D-Day historian: "Everything was at stake" in iconic operation

WWII historian on the significance of D-Day invasion: "Everything was at stake"

On this day 75 years ago, Allied forces were storming the beaches in Normandy. In New York City, CBS News Radio anchor Robert Trout confirmed what the Germans had already reported: the D-Day invasion was underway.

"Everything was at stake," said Robert Citino, the senior historian at the National WWII Museum in New Orleans. "World War II had been raging now for five years, and it was time to bring it to an end. Every month it extended it was more death, more mass murder, starvation. The situation couldn't have been more dire."

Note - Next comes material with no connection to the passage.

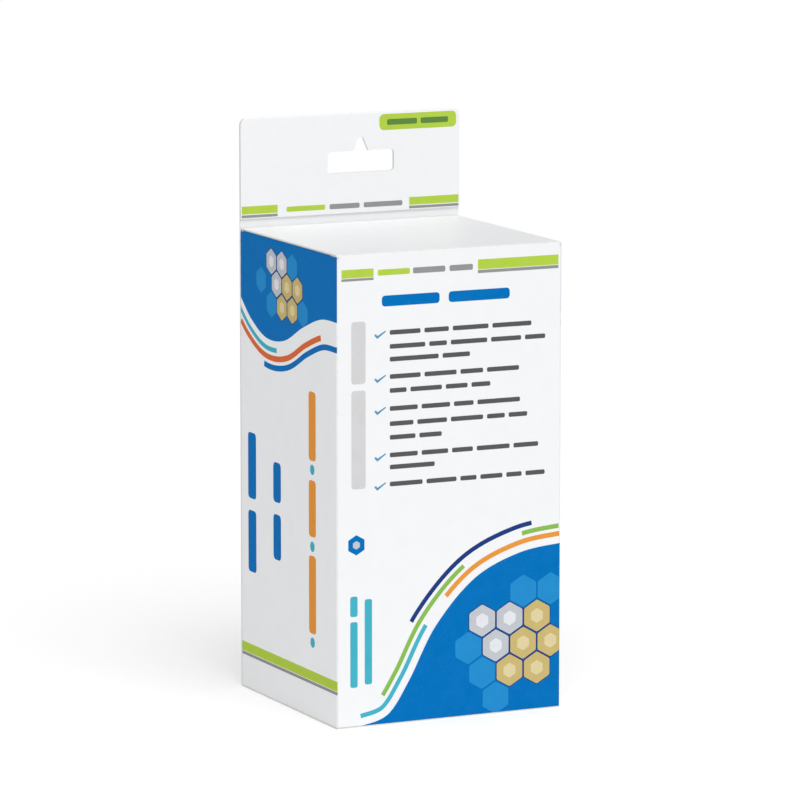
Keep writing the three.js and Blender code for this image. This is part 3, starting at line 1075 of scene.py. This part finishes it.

Citino added that "it's entirely possible" that the pivotal operation, which had been planned for years, could have gone awry.  

"Any time you have anything this complex, air, land, sea, 150,000 troops, thousands of tanks and planes ... I can think of a hundred different ways the D-Day invasion could have failed," Citino told "CBS This Morning" co-host Anthony Mason. "A sudden storm could have wrecked the D-Day invasion, and they happen all the time here in the channel."

Citino said the Allied forces only had one chance to make D-Day a success, due to the "size and scope and complexity" of the operation. "If it doesn't work, it's not like you have a second shot in the chamber," he said.

He also said that he agreed "100%" with Winston Churchill's claim that "this vast operation is undoubtedly the most complicated and difficult that has ever taken place."  

"I think it's even true to the present day," he said, adding that it's "hard to imagine that we'll ever see anything like it again."

The operation was so complex, Citino said, that Allied forces even put together a phantom army group to trick the Germans — which included fake radio messages and inflatable tanks designed to look like the real thing from aerial reconnaissance views.

The Allies coordinated the sprawling operation on paper, he said: "yellow legal pads and sharpened pencils."  

Citino noted that D-Day veterans' living memories of the iconic battle will soon be a thing of the past. "Once they're gone, memory becomes history," he said. "It's no longer a living, breathing thing. It's words on a piece of paper."